3 kıtada, 30 ülkedeyiz
30 yıllı aşkın tecrübesiyle, inşaat, gayrimenkul, sağlık, enerji ve petrokimya alanlarında, uluslararası ölçekte ana müteahhit ve yatırımcı olarak faaliyetlerini sürdüren Rönesans Holding olarak; 2022 ENR verilerine göre dünyanın 24’üncü Avrupa’nın 8’inci en büyük uluslararası müteahhitlik şirketiyiz. Bizim için daha önemlisi, 3 kıtada 30’a yakın ülkeyi kapsayan geniş bir coğrafyada uluslararası iş yapabilme yeteneğimiz.

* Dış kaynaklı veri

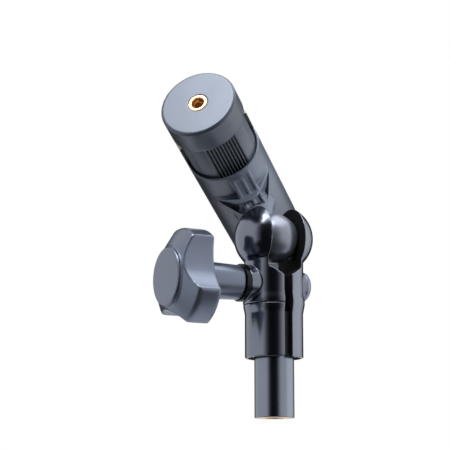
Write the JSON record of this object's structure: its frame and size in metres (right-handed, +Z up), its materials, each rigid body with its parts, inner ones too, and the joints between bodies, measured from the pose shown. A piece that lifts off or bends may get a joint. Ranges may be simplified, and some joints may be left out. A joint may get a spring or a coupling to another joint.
{
  "type": "phone holder",
  "caption": "Phone holder with a spring jaw slider, a ball joint in a split knob clamp, and a short support tube.",
  "frame": {"origin": "centre of the lower end of the support tube", "axes": "+Z up along the tube, -Y the open front of the clamp window, -X toward the clamp knob"},
  "size_m": [0.0946, 0.0895, 0.1391],
  "materials": {
    "grey_casting": "satin",
    "cream_rubber": "matte",
    "dark_steel": "satin",
    "bright_steel": "satin",
    "grey_plastic": "satin",
    "brass": "polished",
    "black_plastic": "satin",
    "black_rubber": "matte",
    "black_casting": "gloss",
    "liner_plastic": "matte",
    "knob_plastic": "satin",
    "black_tube": "satin"
  },
  "bodies": {
    "support": {"support_tube": "black_tube", "tube_top_plug": "liner_plastic", "pivot_screw": "dark_steel", "sleeve_bush": "black_plastic", "tube_thread_insert": "brass"},
    "clamp": {"clamp_half_right": "black_casting", "cup_liner_right": "liner_plastic", "clamp_bolt": "dark_steel"},
    "loose_half": {"clamp_half_left": "black_casting", "cup_liner_left": "liner_plastic", "thrust_washer": "bright_steel"},
    "knob": {"knob": "knob_plastic", "knob_insert": "brass", "knob_cap": "knob_plastic"},
    "ball": {"ball": "grey_casting"},
    "holder": {"housing": "grey_casting", "lower_jaw": "grey_casting", "lower_jaw_pad": "cream_rubber", "lower_jaw_screws": "dark_steel", "stop_screw": "dark_steel", "spring_pin_lower": "bright_steel", "return_spring": "bright_steel"},
    "jaw": {"slider": "grey_plastic", "jaw_head": "grey_plastic", "head_screws": "dark_steel", "thread_insert": "brass", "upper_jaw_pad": "cream_rubber", "support_tongue": "black_plastic", "tongue_pad": "black_rubber", "spring_pin_upper": "bright_steel"}
  },
  "joints": [
    {"name": "clamp_turn", "type": "hinge", "parent": "support", "child": "clamp", "pos_m": [0, 0, 0.046], "axis": [0, 0, 1], "continuous": true},
    {"name": "half_open", "type": "slide", "parent": "clamp", "child": "loose_half", "axis": [-1, 0, 0], "range_m": [0, 0.00125]},
    {"name": "knob_turn", "type": "hinge", "parent": "loose_half", "child": "knob", "pos_m": [-0.04, 0, 0.0552], "axis": [-1, 0, 0], "range_deg": [0, 360]},
    {"name": "holder_tilt", "type": "hinge", "parent": "clamp", "child": "ball", "pos_m": [0, 0, 0.075], "axis": [1, 0, 0], "range_deg": [-31.5, 107.5]},
    {"name": "holder_roll", "type": "hinge", "parent": "ball", "child": "holder", "pos_m": [0, 0, 0.075], "axis": [-0.1045, 0.6137, 0.7826], "continuous": true},
    {"name": "jaw_slide", "type": "slide", "parent": "holder", "child": "jaw", "axis": [-0.6833, -0.6161, 0.3918], "range_m": [-0.0149, 0.0141], "stiffness_N_per_m": 800, "deforming": ["return_spring"]}
  ],
  "couplings": [
    {"joint": "knob_turn", "follows": "half_open", "rad_per_m": 5026.5}
  ]
}
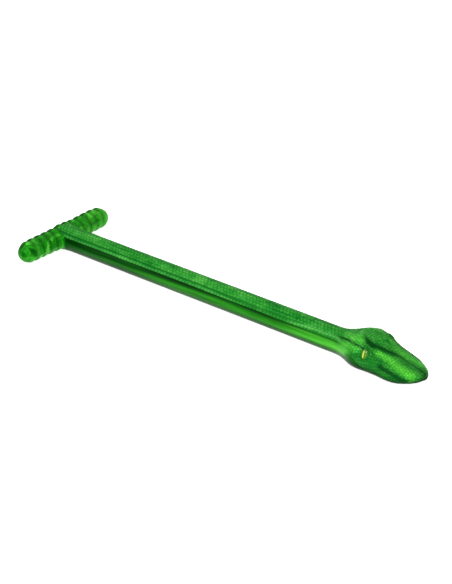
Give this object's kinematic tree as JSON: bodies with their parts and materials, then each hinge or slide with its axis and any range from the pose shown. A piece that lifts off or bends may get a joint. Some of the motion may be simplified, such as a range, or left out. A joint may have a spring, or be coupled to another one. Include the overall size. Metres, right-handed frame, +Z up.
{
  "type": "posable snake stick",
  "caption": "Posable soft-skinned snake with a ribbed T-bar tail, a smooth belly, a scaled back and a broad head, held in any bend by a jointed spine.",
  "frame": {"origin": "on the surface it rests on, under the middle of its bounding box", "axes": "+X towards the snout, +Y along the T-bar to the snake's left, +Z up"},
  "size_m": [0.4502, 0.122, 0.0312],
  "materials": {
    "snake_skin": "glossy pearlescent green silicone, scaled above and smooth below",
    "grip_skin": "glossy marbled green silicone, ribbed",
    "head_skin": "glossy green silicone with small scales and darker bands",
    "eye": "polished gold and green with a vertical slit",
    "spine_nylon": "moulded black nylon",
    "steel": "drawn stainless wire and rod"
  },
  "bodies": {
    "tail": {"cross_rod": "steel", "tail_hub": "spine_nylon", "hub_screw": "steel", "tail_skin": "snake_skin", "left_grip": "grip_skin", "right_grip": "grip_skin", "spine_pin_01": "steel"},
    "segment_01": {"spine_link_01": "spine_nylon", "body_skin_01": "snake_skin", "spine_pin_02": "steel"},
    "segment_02": {"spine_link_02": "spine_nylon", "body_skin_02": "snake_skin", "spine_pin_03": "steel"},
    "segment_03": {"spine_link_03": "spine_nylon", "body_skin_03": "snake_skin", "spine_pin_04": "steel"},
    "segment_04": {"spine_link_04": "spine_nylon", "body_skin_04": "snake_skin", "spine_pin_05": "steel"},
    "segment_05": {"spine_link_05": "spine_nylon", "body_skin_05": "snake_skin", "spine_pin_06": "steel"},
    "segment_06": {"spine_link_06": "spine_nylon", "body_skin_06": "snake_skin", "spine_pin_07": "steel"},
    "segment_07": {"spine_link_07": "spine_nylon", "body_skin_07": "snake_skin", "spine_pin_08": "steel"},
    "segment_08": {"spine_link_08": "spine_nylon", "body_skin_08": "snake_skin", "spine_pin_09": "steel"},
    "segment_09": {"spine_link_09": "spine_nylon", "body_skin_09": "snake_skin", "spine_pin_10": "steel"},
    "segment_10": {"spine_link_10": "spine_nylon", "body_skin_10": "snake_skin", "spine_pin_11": "steel"},
    "segment_11": {"spine_link_11": "spine_nylon", "body_skin_11": "snake_skin", "spine_pin_12": "steel"},
    "segment_12": {"spine_link_12": "spine_nylon", "body_skin_12": "snake_skin", "spine_pin_13": "steel"},
    "head": {"head_core": "spine_nylon", "head_crown": "head_skin", "lower_jaw": "head_skin", "left_eye": "eye", "right_eye": "eye"}
  },
  "joints": [
    {"name": "bend_01", "type": "hinge", "parent": "tail", "child": "segment_01", "pos_m": [-0.1853, 0, 0.012], "axis": [0, 0, 1], "range_deg": [-15, 15]},
    {"name": "bend_02", "type": "hinge", "parent": "segment_01", "child": "segment_02", "pos_m": [-0.1598, 0, 0.012], "axis": [0, 0, 1], "range_deg": [-15, 15]},
    {"name": "bend_03", "type": "hinge", "parent": "segment_02", "child": "segment_03", "pos_m": [-0.1343, 0, 0.012], "axis": [0, 0, 1], "range_deg": [-15, 15]},
    {"name": "bend_04", "type": "hinge", "parent": "segment_03", "child": "segment_04", "pos_m": [-0.1088, 0, 0.012], "axis": [0, 0, 1], "range_deg": [-15, 15]},
    {"name": "bend_05", "type": "hinge", "parent": "segment_04", "child": "segment_05", "pos_m": [-0.0833, 0, 0.012], "axis": [0, 0, 1], "range_deg": [-15, 15]},
    {"name": "bend_06", "type": "hinge", "parent": "segment_05", "child": "segment_06", "pos_m": [-0.0578, 0, 0.012], "axis": [0, 0, 1], "range_deg": [-15, 15]},
    {"name": "bend_07", "type": "hinge", "parent": "segment_06", "child": "segment_07", "pos_m": [-0.0323, 0, 0.012], "axis": [0, 0, 1], "range_deg": [-15, 15]},
    {"name": "bend_08", "type": "hinge", "parent": "segment_07", "child": "segment_08", "pos_m": [-0.0068, 0, 0.012], "axis": [0, 0, 1], "range_deg": [-15, 15]},
    {"name": "bend_09", "type": "hinge", "parent": "segment_08", "child": "segment_09", "pos_m": [0.0187, 0, 0.012], "axis": [0, 0, 1], "range_deg": [-15, 15]},
    {"name": "bend_10", "type": "hinge", "parent": "segment_09", "child": "segment_10", "pos_m": [0.0442, 0, 0.012], "axis": [0, 0, 1], "range_deg": [-15, 15]},
    {"name": "bend_11", "type": "hinge", "parent": "segment_10", "child": "segment_11", "pos_m": [0.0697, 0, 0.012], "axis": [0, 0, 1], "range_deg": [-15, 15]},
    {"name": "bend_12", "type": "hinge", "parent": "segment_11", "child": "segment_12", "pos_m": [0.0952, 0, 0.012], "axis": [0, 0, 1], "range_deg": [-15, 15]},
    {"name": "neck_nod", "type": "hinge", "parent": "segment_12", "child": "head", "pos_m": [0.1207, 0, 0.012], "axis": [0, -1, 0], "range_deg": [0, 25]}
  ]
}
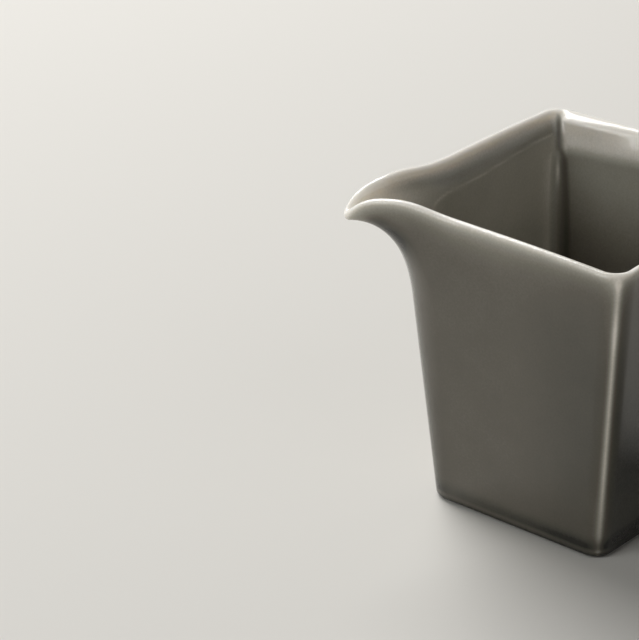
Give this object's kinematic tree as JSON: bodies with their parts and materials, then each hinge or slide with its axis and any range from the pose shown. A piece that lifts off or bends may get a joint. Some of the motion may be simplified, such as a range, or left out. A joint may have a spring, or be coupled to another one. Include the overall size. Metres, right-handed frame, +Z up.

Dünyanın farklı coğrafyalarında geleceğin yapılarını inşa etmeye devam ederken, en büyük önceliğimiz, insana değer katmak, sürdürülebilir bir geleceği odağımıza almak.
Faaliyetlerimize uluslararası standartlarda kurumsal yönetim, müşteri memnuniyeti, sürdürülebilirlik ve kurumsal sosyal sorumluluk anlayışı ile yön veriyoruz. Yenilikçi işlere imza atarak evrensel rekabet ilkeleri içinde kalıcı olmayı ve sürdürülebilir büyümeyi öncelikli buluyoruz.
Türkiye’de bugüne kadar ortaklarımız ile birlikte toplam 7.2 milyar Euro büyüklüğünde yatırım hayata geçirdik. Ortakları arasında Dünya Bankası Grubu’nun üyesi International Finance Corporation’ın (IFC) yer aldığı Rönesans Holding; sahip olduğu bilgi, yetkinlik ve ileri teknolojiyle faaliyet gösterdiği her ülkede yenilikçi işlere imza atıyor.
Rönesans Holding gerçekleştirdiği projelerde Türkiye ve dünyadan çok sayıda mühendislik firması ve üniversite ile yakın iş birliği içinde çalışıyor, uzman olduğu alanlara dahi geri bildirimler alarak gelişmede süreklilik sağlıyor.
Hedefimiz; Rönesans Holding’in inşaat sektöründe dünyanın en büyük 10 kuruluşu arasında yer almasını sağlarken, daha iyi bir dünya için, insanı odağımıza alarak ve küresel bir şirket olarak sorumluluk bilinciyle çalışmalarımıza devam etmek.